**COLLECTED MATERIAL**
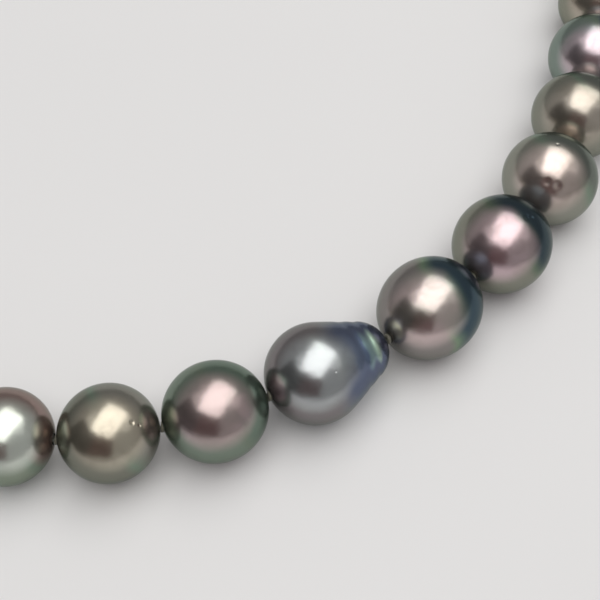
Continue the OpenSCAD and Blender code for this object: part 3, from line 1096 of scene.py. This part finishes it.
# ---- The studio ----
class Studio:
    """Camera, lights, floor and the cards that the pearls mirror."""

    def __init__(self) -> None:
        """Keeps the scene."""
        self.scene = bpy.context.scene

    def camera(self) -> None:
        """Camera at the viewing angle: it looks down over the front of the strand."""
        azimuth, elevation, distance = math.radians(50.3), math.radians(56.0), 127.1 * MM
        target = Vector((-16.8 * MM, 14.5 * MM, 0))
        look = Vector(
            (
                math.sin(azimuth) * math.cos(elevation),
                math.cos(azimuth) * math.cos(elevation),
                -math.sin(elevation),
            )
        )
        data = bpy.data.cameras.new("camera")
        data.angle = math.radians(29.26)
        data.clip_start = 1 * MM
        made = bpy.data.objects.new("camera", data)
        self.scene.collection.objects.link(made)
        made.matrix_world = Matrix.Translation(target - look * distance) @ look.to_track_quat(
            "-Z", "Y"
        ).to_matrix().to_4x4()
        self.scene.camera = made

    def softbox(
        self, name: str, at: Vector, aim: Vector, size: tuple[float, float], power: float,
        turn: float = 0.0, colour: Colour = (1, 1, 1),
    ) -> None:
        """Adds a soft rectangular light.

        Args:
            name: its name.
            at: where it is.
            aim: the point that it faces.
            size: its two sides.
            power: its power in watts.
            turn: how far it is turned about its own axis, in degrees.
            colour: its colour.
        """
        data = bpy.data.lights.new(name, "AREA")
        data.shape = "RECTANGLE"
        data.size, data.size_y = size
        data.energy = power
        data.color = colour
        made = bpy.data.objects.new(name, data)
        self.scene.collection.objects.link(made)
        made.matrix_world = (
            Matrix.Translation(at)
            @ (aim - at).to_track_quat("-Z", "Y").to_matrix().to_4x4()
            @ Matrix.Rotation(math.radians(turn), 4, "Z")
        )

    def card(
        self, name: str, at: Vector, aim: Vector, size: tuple[float, float], colour: Colour
    ) -> None:
        """Adds a card that only mirrors see, such as what stands beside the camera.

        Args:
            name: its name.
            at: where it is.
            aim: the point that it faces.
            size: its two sides.
            colour: how bright it looks.
        """
        mesh = flat_mesh(name, *size)
        material = bpy.data.materials.new(name)
        tree = Tree(material)
        tree.finish(tree.node("Emission", {}, {"Color": colour, "Strength": 1.0}))
        mesh.materials.append(material)
        made = bpy.data.objects.new(name, mesh)
        self.scene.collection.objects.link(made)
        made.matrix_world = Matrix.Translation(at) @ (aim - at).to_track_quat(
            "Z", "Y"
        ).to_matrix().to_4x4()
        made.visible_camera = False
        made.visible_diffuse = False
        made.visible_shadow = False
        made.visible_transmission = False

    def floor(self, size: float = 3.0) -> None:
        """Adds the pale floor."""
        mesh = flat_mesh("floor", size, size)
        mesh.materials.append(FloorFinish("pale_floor").material())
        made = bpy.data.objects.new("floor", mesh)
        self.scene.collection.objects.link(made)

    def world(self) -> None:
        """An even, dim room."""
        world = bpy.data.worlds.new("room")
        self.scene.world = world
        world.use_nodes = True
        world.node_tree.nodes["Background"].inputs[0].default_value = (0.3, 0.297, 0.295, 1)
        world.node_tree.nodes["Background"].inputs[1].default_value = 1.0

    def build(self) -> None:
        """Sets up everything that isn't the necklace."""
        self.scene.view_settings.view_transform = "Standard"
        self.camera()
        self.floor()
        self.world()
        middle = Vector((-10 * MM, 12 * MM, 0))
        daylight, skylight = (1.0, 0.985, 0.96), (1.0, 0.985, 0.97)
        wine, dark = (0.05, 0.01, 0.01), (0.0, 0.0, 0.0)
        over, far_over = Vector((0.03, -0.02, 0.5)), Vector((0.03, -0.05, 0.6))
        self.softbox("window", over, middle, (0.5, 0.8), 2.25, 52.0, daylight)
        self.softbox("long_window", far_over, middle, (0.5, 1.3), 0.8, 12.0, skylight)
        self.card("wine_card", Vector((-0.28, -0.11, 0.16)), middle, (0.3, 0.26), wine)
        self.card("dark_card", Vector((-0.28, 0.13, 0.13)), middle, (0.32, 0.3), dark)
        LOG.info("studio ready")


def pearl_finish(strand: Strand, side: Side, number: int, node: str) -> NacreFinish:
    """The finish of one pearl.

    Args:
        strand: the strand it is on.
        side: its side.
        number: its place on that side.
        node: its CAD node.

    Returns:
        Its own finish.
    """
    place = number if side is Side.RIGHT else -number
    look = OWN_LOOKS.get(place) or LOOKS[Tone(strand.slot(node))]
    start, end = strand.ends(side, number)
    turn = (end - start).to_track_quat("Z", "Y").inverted()
    # the way of the painted shade side, turned into the pearl's own frame
    far = turn @ Vector(look.far).normalized()
    return NacreFinish(
        name=f"nacre_of_{node}",
        heart=look.heart,
        blush=look.blush,
        shade=look.shade,
        rim=look.rim,
        shade_side_rim=look.shade_side_rim,
        between=look.between,
        shade_side=tuple(far),
        shade_side_depth=look.shade_side_depth,
        dimples=tuple(replace(d, way=tuple(turn @ Vector(d.way))) for d in look.dimples),
        seed=place * 1.7 + 40.0,
        tip_bands_and_flash=TIP_BANDS_AND_PAINTED_FLASH if node.endswith("drop") else (),
    )


def build_pearls(strand: Strand) -> None:
    """Makes every pearl of the strand."""
    places = [(Side.LEFT, n) for n in range(strand.count(Side.LEFT), 0, -1)]
    places += [(Side.RIGHT, n) for n in range(strand.count(Side.RIGHT) + 1)]
    for side, number in places:
        node = strand.node(side, number)
        start, end = strand.ends(side, number)
        pearl = Pearl(
            node=node,
            body=strand.body(side, number),
            slot=strand.slot(node),
            start=start,
            end=end,
            finish=pearl_finish(strand, side, number, node),
        )
        pearl.finish = replace(pearl.finish, radius=pearl.radius, half=pearl.half)
        pearl.build()
        LOG.info("%s: %.2f mm thick", node, pearl.radius * 2 / MM)


def main() -> None:
    """Builds the necklace round the CAD frame and sets the studio."""
    logging.basicConfig(level=logging.INFO, format="%(message)s")
    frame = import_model()
    strand = Strand(frame["joints"], frame["nodes"], frame["record"])
    build_pearls(strand)
    Thread(strand).build()
    for side in Side:
        WireLoop(strand, side).build()
    Clasp(frame["nodes"]).build()
    Studio().build()


if __name__ == "__main__":
    main()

**WHAT YOU HAVE TO DO**
Reproduce only the lines from the line containing "frame = import_model()" to the last line of the material above, both of those lines included.

**FULL ANSWER**
    frame = import_model()
    strand = Strand(frame["joints"], frame["nodes"], frame["record"])
    build_pearls(strand)
    Thread(strand).build()
    for side in Side:
        WireLoop(strand, side).build()
    Clasp(frame["nodes"]).build()
    Studio().build()


if __name__ == "__main__":
    main()